Dans nos liturgies, après la célébration de la cène, puis l’intercession, le culte se termine et nous sortons. Nous sortons et nous affrontons les épreuves, les tentations, et souvent nous échouons, nous tombons. Serait-ce que la prière, une prière digne des ressuscités, nous fait défaut ? Je ne parle pas de l’intercession, que nous vivons souvent comme un catalogue de demandes plus ou moins pour les autres, que nous adressons à Dieu au cas où il serait là à nous écouter. Prière à genoux sans épreuves, sans certitude non plus, presque machinale. Pas une prière de ressuscités, de chrétiens debout devant leur Père. Pourtant tel devrait être la sainte cène en tant que mémorial : nous tenir debout devant Dieu pour lui rappeler – manière humaine de parler – pour lui rappeler que Christ a déjà passé l’épreuve, et que sa mort nous a acquis la victoire, afin que toute épreuve passe loin de nous.
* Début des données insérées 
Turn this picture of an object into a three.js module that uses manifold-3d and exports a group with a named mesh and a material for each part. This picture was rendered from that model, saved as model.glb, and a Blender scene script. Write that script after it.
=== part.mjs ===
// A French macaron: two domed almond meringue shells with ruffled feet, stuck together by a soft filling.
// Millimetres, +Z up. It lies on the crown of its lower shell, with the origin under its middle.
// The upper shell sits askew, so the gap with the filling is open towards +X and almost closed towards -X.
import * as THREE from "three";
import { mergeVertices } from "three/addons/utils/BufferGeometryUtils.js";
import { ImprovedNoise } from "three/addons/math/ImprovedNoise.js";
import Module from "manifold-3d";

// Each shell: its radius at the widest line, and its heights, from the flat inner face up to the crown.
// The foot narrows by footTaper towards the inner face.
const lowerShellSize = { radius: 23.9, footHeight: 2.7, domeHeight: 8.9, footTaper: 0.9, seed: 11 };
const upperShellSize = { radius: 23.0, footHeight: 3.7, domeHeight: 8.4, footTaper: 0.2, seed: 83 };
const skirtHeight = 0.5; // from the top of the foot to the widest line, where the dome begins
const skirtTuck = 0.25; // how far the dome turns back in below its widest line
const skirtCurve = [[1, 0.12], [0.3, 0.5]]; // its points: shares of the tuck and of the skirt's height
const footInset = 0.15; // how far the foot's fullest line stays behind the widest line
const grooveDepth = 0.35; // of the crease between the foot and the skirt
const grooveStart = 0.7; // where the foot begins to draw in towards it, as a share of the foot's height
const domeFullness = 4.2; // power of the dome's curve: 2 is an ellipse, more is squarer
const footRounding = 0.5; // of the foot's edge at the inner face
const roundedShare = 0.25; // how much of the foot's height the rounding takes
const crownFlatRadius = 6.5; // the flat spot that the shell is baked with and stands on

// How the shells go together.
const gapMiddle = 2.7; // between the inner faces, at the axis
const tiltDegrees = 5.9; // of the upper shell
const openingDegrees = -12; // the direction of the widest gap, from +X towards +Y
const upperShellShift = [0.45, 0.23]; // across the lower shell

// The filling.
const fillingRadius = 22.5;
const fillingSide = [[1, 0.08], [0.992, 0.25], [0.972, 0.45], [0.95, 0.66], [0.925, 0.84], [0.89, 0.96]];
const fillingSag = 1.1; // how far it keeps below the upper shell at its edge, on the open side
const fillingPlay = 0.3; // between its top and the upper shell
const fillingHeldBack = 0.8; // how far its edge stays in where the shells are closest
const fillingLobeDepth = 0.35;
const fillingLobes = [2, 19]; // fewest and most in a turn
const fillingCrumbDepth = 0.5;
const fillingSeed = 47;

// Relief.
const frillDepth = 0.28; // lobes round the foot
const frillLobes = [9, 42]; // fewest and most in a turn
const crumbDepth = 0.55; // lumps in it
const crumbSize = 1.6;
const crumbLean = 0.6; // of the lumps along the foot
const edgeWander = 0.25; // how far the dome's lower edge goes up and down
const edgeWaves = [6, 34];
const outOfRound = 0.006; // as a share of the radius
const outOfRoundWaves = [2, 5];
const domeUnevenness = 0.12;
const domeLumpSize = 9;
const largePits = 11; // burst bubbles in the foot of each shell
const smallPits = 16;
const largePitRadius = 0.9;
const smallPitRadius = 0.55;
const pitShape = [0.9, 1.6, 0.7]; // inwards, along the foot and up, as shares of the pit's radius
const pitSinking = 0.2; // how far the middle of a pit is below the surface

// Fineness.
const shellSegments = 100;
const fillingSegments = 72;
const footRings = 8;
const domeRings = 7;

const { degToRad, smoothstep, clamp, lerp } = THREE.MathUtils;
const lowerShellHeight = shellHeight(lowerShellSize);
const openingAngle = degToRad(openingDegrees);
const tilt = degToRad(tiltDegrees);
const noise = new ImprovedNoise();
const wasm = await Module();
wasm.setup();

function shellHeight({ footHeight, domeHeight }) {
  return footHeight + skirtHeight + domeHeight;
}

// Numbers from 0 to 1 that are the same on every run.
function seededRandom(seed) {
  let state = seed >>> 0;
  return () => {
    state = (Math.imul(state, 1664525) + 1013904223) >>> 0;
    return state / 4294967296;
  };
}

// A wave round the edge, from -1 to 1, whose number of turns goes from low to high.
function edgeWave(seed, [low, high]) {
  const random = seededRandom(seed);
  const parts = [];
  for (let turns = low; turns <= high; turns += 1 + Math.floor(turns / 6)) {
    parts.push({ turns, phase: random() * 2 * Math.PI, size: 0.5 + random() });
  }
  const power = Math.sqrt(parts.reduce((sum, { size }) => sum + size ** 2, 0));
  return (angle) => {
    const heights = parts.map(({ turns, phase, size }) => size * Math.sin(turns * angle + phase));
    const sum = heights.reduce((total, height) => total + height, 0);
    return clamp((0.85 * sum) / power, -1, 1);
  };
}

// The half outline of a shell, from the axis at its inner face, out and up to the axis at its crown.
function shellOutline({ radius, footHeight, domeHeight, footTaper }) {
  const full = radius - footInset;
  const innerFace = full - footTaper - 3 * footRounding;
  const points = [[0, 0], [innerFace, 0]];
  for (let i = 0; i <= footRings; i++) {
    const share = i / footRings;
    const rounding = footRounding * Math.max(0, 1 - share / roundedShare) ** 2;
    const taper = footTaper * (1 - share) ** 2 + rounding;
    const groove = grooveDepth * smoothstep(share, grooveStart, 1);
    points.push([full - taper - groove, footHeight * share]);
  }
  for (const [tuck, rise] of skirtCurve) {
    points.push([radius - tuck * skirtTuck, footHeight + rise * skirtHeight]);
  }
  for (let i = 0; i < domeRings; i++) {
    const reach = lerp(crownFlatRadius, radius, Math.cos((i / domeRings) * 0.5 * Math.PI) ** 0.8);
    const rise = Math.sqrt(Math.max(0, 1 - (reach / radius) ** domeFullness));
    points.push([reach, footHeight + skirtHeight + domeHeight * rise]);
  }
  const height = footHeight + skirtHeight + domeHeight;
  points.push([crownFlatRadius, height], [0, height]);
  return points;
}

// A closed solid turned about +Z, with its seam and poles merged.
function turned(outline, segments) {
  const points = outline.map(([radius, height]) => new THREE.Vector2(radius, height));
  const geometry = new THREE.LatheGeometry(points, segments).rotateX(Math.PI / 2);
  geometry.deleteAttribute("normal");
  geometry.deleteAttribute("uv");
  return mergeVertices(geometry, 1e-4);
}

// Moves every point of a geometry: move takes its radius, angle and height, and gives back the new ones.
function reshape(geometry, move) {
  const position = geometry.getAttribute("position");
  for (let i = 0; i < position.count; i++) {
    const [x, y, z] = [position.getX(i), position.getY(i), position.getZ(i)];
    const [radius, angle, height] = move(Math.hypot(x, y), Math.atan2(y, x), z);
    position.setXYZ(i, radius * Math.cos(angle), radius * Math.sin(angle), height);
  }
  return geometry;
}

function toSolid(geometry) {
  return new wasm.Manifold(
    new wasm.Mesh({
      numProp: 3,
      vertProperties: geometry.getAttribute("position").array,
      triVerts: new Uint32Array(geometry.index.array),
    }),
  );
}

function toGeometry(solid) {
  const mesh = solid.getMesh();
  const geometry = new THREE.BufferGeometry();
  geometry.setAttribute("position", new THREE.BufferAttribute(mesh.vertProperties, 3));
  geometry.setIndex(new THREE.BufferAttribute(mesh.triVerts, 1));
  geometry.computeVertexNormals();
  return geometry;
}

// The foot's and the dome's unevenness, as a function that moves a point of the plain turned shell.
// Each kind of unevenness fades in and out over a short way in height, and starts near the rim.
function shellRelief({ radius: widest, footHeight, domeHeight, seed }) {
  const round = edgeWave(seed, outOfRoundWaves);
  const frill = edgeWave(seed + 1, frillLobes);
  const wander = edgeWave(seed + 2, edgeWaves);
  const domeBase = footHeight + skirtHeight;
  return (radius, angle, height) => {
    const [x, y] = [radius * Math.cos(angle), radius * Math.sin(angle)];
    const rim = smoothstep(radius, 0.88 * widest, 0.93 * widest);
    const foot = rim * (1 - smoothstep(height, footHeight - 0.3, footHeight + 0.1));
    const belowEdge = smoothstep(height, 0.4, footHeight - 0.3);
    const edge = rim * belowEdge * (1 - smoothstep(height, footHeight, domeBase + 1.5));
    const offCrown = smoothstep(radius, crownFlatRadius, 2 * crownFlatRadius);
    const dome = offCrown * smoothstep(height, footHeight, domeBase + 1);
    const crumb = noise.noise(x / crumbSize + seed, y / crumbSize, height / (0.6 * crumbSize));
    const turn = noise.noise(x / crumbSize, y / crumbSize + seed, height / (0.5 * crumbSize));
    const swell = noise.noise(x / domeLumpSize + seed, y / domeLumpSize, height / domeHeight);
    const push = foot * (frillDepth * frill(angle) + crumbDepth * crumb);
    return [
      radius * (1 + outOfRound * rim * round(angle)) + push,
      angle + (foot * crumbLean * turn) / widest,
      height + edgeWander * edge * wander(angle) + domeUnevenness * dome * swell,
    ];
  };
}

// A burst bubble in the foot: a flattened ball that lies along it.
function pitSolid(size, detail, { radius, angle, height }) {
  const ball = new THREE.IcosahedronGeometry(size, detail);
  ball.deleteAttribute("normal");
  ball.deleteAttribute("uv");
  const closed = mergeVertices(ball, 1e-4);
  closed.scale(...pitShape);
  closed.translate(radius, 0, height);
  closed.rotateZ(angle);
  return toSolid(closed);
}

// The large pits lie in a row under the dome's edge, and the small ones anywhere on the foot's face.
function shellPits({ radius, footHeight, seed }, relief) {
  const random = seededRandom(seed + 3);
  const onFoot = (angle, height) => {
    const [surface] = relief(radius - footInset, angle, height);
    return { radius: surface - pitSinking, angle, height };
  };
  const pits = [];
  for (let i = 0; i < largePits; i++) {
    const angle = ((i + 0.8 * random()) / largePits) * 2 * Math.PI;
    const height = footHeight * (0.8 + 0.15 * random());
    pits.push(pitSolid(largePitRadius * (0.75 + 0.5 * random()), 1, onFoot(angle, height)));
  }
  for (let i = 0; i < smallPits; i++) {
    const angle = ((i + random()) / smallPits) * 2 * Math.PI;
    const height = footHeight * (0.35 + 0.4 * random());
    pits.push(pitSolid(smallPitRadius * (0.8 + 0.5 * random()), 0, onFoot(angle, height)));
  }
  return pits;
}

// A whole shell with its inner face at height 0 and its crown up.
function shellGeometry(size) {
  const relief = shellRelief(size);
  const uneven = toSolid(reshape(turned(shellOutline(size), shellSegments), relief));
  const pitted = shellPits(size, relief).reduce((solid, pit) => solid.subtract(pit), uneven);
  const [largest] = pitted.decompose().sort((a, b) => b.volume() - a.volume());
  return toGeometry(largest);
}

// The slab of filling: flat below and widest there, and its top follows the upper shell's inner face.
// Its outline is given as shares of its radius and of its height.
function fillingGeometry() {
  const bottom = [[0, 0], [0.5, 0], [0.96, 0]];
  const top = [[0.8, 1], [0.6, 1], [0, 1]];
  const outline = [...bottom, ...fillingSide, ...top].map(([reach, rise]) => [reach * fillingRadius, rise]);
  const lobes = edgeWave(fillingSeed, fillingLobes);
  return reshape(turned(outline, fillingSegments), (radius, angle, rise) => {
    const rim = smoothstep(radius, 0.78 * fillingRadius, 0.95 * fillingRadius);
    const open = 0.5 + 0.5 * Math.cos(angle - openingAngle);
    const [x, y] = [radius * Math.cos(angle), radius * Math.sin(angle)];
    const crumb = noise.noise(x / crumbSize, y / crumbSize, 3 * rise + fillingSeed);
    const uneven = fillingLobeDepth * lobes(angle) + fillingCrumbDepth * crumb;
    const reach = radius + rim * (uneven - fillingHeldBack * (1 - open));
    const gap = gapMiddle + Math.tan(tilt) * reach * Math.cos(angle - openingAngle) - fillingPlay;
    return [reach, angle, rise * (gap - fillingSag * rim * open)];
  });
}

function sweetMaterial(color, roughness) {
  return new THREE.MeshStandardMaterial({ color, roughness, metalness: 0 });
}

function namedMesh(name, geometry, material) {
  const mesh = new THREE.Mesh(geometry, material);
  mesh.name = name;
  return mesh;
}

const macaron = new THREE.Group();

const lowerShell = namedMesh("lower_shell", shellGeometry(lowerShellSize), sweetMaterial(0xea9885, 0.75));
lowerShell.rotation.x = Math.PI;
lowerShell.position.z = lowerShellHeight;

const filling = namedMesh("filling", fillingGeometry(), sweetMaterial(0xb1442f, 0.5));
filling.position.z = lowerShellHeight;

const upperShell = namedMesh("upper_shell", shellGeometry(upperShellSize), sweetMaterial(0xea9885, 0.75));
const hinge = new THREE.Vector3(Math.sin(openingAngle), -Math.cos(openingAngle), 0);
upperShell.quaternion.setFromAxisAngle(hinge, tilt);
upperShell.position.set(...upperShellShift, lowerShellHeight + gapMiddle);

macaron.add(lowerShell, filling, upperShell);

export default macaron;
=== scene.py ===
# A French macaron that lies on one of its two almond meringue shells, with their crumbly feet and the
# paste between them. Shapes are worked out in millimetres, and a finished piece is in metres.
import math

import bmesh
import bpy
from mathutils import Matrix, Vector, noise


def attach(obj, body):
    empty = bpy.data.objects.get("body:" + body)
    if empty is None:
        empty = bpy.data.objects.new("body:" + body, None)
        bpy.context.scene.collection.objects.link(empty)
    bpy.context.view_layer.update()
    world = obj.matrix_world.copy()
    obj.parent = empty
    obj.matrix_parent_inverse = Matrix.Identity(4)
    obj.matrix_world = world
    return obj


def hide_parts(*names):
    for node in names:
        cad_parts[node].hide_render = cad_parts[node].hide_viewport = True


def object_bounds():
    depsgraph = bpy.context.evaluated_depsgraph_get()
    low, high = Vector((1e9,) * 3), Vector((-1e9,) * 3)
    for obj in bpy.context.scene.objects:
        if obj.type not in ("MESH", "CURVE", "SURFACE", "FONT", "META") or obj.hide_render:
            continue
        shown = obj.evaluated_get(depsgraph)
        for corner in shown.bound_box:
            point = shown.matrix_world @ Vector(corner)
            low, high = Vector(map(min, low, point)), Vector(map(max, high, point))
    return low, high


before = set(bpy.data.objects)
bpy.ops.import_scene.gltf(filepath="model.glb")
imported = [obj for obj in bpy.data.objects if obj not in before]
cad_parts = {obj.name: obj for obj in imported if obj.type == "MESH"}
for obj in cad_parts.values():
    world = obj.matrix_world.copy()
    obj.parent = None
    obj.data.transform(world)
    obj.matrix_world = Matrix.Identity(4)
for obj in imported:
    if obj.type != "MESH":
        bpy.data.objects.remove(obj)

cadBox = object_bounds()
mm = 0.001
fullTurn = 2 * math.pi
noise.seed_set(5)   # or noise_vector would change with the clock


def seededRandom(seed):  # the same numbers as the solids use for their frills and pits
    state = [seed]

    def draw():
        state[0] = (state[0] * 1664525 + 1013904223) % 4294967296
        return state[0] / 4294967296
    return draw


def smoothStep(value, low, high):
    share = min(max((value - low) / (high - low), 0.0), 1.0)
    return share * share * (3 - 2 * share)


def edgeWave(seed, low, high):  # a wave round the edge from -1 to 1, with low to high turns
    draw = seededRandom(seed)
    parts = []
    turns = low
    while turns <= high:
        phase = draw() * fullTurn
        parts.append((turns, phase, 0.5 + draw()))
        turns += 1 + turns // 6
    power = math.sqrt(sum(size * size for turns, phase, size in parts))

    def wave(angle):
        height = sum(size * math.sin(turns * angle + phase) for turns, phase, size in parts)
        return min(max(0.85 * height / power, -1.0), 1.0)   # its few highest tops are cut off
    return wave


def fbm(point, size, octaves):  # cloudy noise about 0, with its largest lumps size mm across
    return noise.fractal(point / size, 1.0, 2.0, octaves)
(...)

Ainsi la cène n’est-elle pas seulement le souvenir d’un repas d’il y a 2 000 ans, mais à travers la communion réelle avec le Christ, elle est notre prière, ou plutôt le début de notre prière, pour profiter en présence de Dieu de ce que le Christ a fait pour nous. Pour en profiter à longueur de journée. Lorsque malheur ou échec arrivent, notre question ne devrait pas être alors de « pourquoi cette épreuve », mais de comment vivre ce qui nous arrive ou risque de nous arriver non pas comme une épreuve, mais comme la victoire de Christ sur la mort au cœur-même du malheur et de l’échec. Dire merci à Dieu non pas du malheur ou de l’échec, bien sûr, mais de notre victoire en Christ au milieu de ça. Affronter échec et malheur comme des chrétiens victorieux et non pas dans les lamentations de ceux qui ne se savent pas sauvés.
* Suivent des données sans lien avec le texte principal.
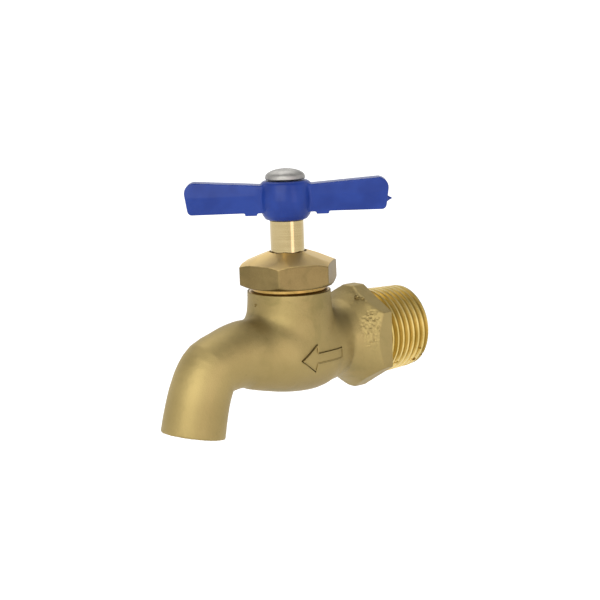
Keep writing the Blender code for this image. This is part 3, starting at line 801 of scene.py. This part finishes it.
def tHandle():
    outline = wingOutline()
    bpy.ops.object.select_all(action="DESELECT")
    bpy.ops.mesh.primitive_circle_add(vertices=len(outline), radius=mm, fill_type="NGON")
    piece = nameIt("tHandle")
    for vertex, (x, z) in zip(piece.data.vertices, outline):
        vertex.co = (x * mm, -handle["thick"] / 2 * mm, z * mm)
    bpy.ops.object.mode_set(mode="EDIT")
    bpy.ops.mesh.select_all(action="SELECT")
    bpy.ops.mesh.extrude_region_move(TRANSFORM_OT_translate={"value": (0, handle["thick"] * mm, 0)})
    closeShell()
    join(piece, turned("hub", handle["hub"]))
    castSkin(piece, handle["voxel"], 2)
    for vertex in piece.data.vertices:         # both halves of the mould taper away from the parting line
        x, y, z = vertex.co / mm
        wing = rise(*handle["wingFrom"], abs(x))
        slope = abs(z - handle["mid"]) / handle["halfHeight"]
        vertex.co.y *= 1 - wing * handle["draft"] * slope
        vertex.co.x += handle["shift"] * mm * rise(*handle["shiftFrom"], abs(x))
    bottom = handle["bottom"]
    softenWhere(piece, "edges", lambda at: rise(bottom - 0.1, bottom + 0.7, at.z), 6)
    softenWhere(piece, "root", lambda at: rise(8.2, 7.2, abs(at.x)) * rise(4.8, 5.6, abs(at.x))
                * rise(bottom, bottom + 1.5, at.z), 14)
    spur = turned("spur", handle["spur"], 16)
    join(piece, move(spur, (handle["reach"] - 0.25, 0, handle["spurHeight"]), (0, math.pi / 2, 0)))
    cut(piece, flatBar("tangSocket", stem["tang"] + 0.6, 30, stem["tangTop"] + 0.6, math.pi / 4, 4),
        turned("capHole", [(2.2, stem["tangTop"] - 1), (2.2, 42)], 48))
    move(piece, turn=(0, 0, handleTurn))
    move(piece, (0, stemY, 0))
    dress(piece, blueColour)
    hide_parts("t_handle")
    return finishPiece(piece, "spindle")


tHandle()


# handle screw

cap = {"radius": 4.8, "rim": 40.9, "top": 43.5, "shank": 1.9, "end": 30.6,
       "recess": (4.4, 0.95, 2.6), "recessFoot": (0.45, 0.75)}


def handleScrew():
    radius, rim, top = cap["radius"], cap["rim"], cap["top"]
    rings = [(cap["shank"] - 0.3, cap["end"]), (cap["shank"], cap["end"] + 0.3), (cap["shank"], rim),
             (radius - 0.2, rim), (radius, rim + 0.2), (radius, rim + 0.55)]
    crown = top - rim - 0.6
    for degrees in range(78, 0, -6):
        angle = math.radians(degrees)
        rings.append((radius * math.sin(angle), top - crown * (1 - math.cos(angle))))
    rings.append((0.05, top))
    piece = turned("handleScrew", rings, 96)
    for turn in (0, math.pi / 2):
        slot = block("recess", cap["recess"], (0, 0, 0))
        for vertex in slot.data.vertices:      # the recess narrows downwards
            if vertex.co.z < 0:
                vertex.co.x *= cap["recessFoot"][0]
                vertex.co.y *= cap["recessFoot"][1]
        move(slot, (0, 0, top - 0.1), (0, 0, handleTurn + turn))
        cut(piece, slot)
    move(piece, (0, stemY, 0))
    dress(piece, nickelColour)
    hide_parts("handle_screw")
    return finishPiece(piece, "spindle")


handleScrew()

innerColours = {"packing_washer": innerColour, "packing_ring": packingColour, "gland_ring": innerColour,
                "washer_holder": innerColour, "seat_washer": rubberColour, "washer_screw": innerColour}
for name, colour in innerColours.items():
    dress(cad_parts[name], colour)


# floor, light and camera

room = {                           # lengths here are in m
    "floorSize": 0.8, "floorDrop": 0.045,
    "floorGlow": 0.2,              # hides the floor's far edge
    "horizon": (1.3, 1.3, 1.3), "zenith": (0.42, 0.42, 0.43), "fade": (0.12, 0.75),
    "centre": Vector((0, -0.034, 0.011)),
    "lamps": (                     # round the object, up, away, wide, high, power, tint
        ("frontLamp", 28, 25, 0.7, 0.6, 0.6, 3.2, (1.0, 1.0, 0.98)),
        ("sideLamp", 86, 8, 0.7, 0.25, 0.5, 0.7, (1.0, 0.82, 0.92)),
        ("topLamp", 244, 63, 0.7, 0.5, 0.5, 2.2, (1.0, 1.0, 1.0))),
}


def wayTo(azimuth, rising):
    # from the object outwards; azimuth 0 is the spout's side
    turn, up = math.radians(azimuth), math.radians(rising)
    return Vector((math.sin(turn) * math.cos(up), -math.cos(turn) * math.cos(up), math.sin(up)))


def studio():
    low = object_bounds()[0][2]
    bpy.ops.object.select_all(action="DESELECT")
    bpy.ops.mesh.primitive_plane_add(size=room["floorSize"], location=(0, 0, low - room["floorDrop"]))
    floor = nameIt("floor")
    sheet = Sheet("paleFloor")
    pale = sheet.mix(sheet.noise(6, 2), (0.94, 0.94, 0.94), (0.98, 0.98, 0.98))
    floor.data.materials.append(sheet.paint(colour=pale, rough=0.9))
    sheet.feed(sheet.shader.inputs["Emission Color"], (1, 1, 1, 1))
    sheet.feed(sheet.shader.inputs["Emission Strength"], room["floorGlow"])
    world = bpy.data.worlds.new("softRoom")
    bpy.context.scene.world = world
    world.use_nodes = True
    sky = Sheet("sky", world)
    glow = sky.mix(sky.spread(sky.axes()[2], *room["fade"]), room["horizon"], room["zenith"])
    sky.feed(world.node_tree.nodes["Background"].inputs["Color"], glow)
    for name, azimuth, rising, away, wide, high, power, tint in room["lamps"]:
        lamp = bpy.data.lights.new(name, "AREA")
        lamp.shape, lamp.size, lamp.size_y = "RECTANGLE", wide, high
        lamp.energy, lamp.color = power, tint
        lampPiece = bpy.data.objects.new(name, lamp)
        bpy.context.scene.collection.objects.link(lampPiece)
        way = wayTo(azimuth, rising)
        lampPiece.location = room["centre"] + way * away
        lampPiece.rotation_euler = way.to_track_quat("Z", "Y").to_euler()


def placeCamera(azimuth, rising, away, target, lens, roll):
    turn = math.radians(azimuth)
    back = wayTo(azimuth, rising)
    right = Vector((math.cos(turn), math.sin(turn), 0))
    over = back.cross(right)
    camera = bpy.data.cameras.new("camera")
    camera.lens, camera.sensor_width = lens, 36
    camera.clip_start = 0.01
    cameraPiece = bpy.data.objects.new("camera", camera)
    bpy.context.scene.collection.objects.link(cameraPiece)
    axes = Matrix((right, over, back)).transposed().to_4x4() @ Matrix.Rotation(math.radians(roll), 4, "Z")
    cameraPiece.matrix_world = Matrix.Translation(Vector(target) * mm + back * away * mm) @ axes
    bpy.context.scene.camera = cameraPiece


view = {"azimuth": 50.6, "rising": 9.8, "away": 360, "target": (0, -33.9, 11.1), "lens": 88.62,
        "roll": -2.0}

studio()
placeCamera(**view)
bpy.context.scene.view_settings.view_transform = "Standard"
print("studio set")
Alors, en célébrant la cène – et combien elle nous est souvent nécessaire ! – certes nous pensons à la mort du Christ : « vous annoncez la mort du Seigneur jusqu’à ce qu’il vienne », écrivait Paul (1 Cor. 11 / 26). Mais pensons aussi, réalisons alors, qu’avec lui nous sommes ressuscités, et que ce repas nous en est aussi le signe : nous y recevons nourriture de vie éternelle, ou, comme on disait dans la primitive Église, « remède d’immortalité » (Ignace d’Antioche aux Éphésiens, 20 / 2). Il faut alors en tirer la conséquence dans notre vie de tous les jours, dans le bonheur et le malheur, pour soi et dans la relation avec les autres et avec la société. Celui qui s’est donné gratuitement pour nous, nous le recevons en partageant la cène, afin de vivre de sa vie dès maintenant, et non pas pour continuer à courber l’échine sous nos misères. Alors « prions sans cesse » (1 Thess. 5 / 17) et avançons dans cette vie nouvelle qui nous est offerte. Amen.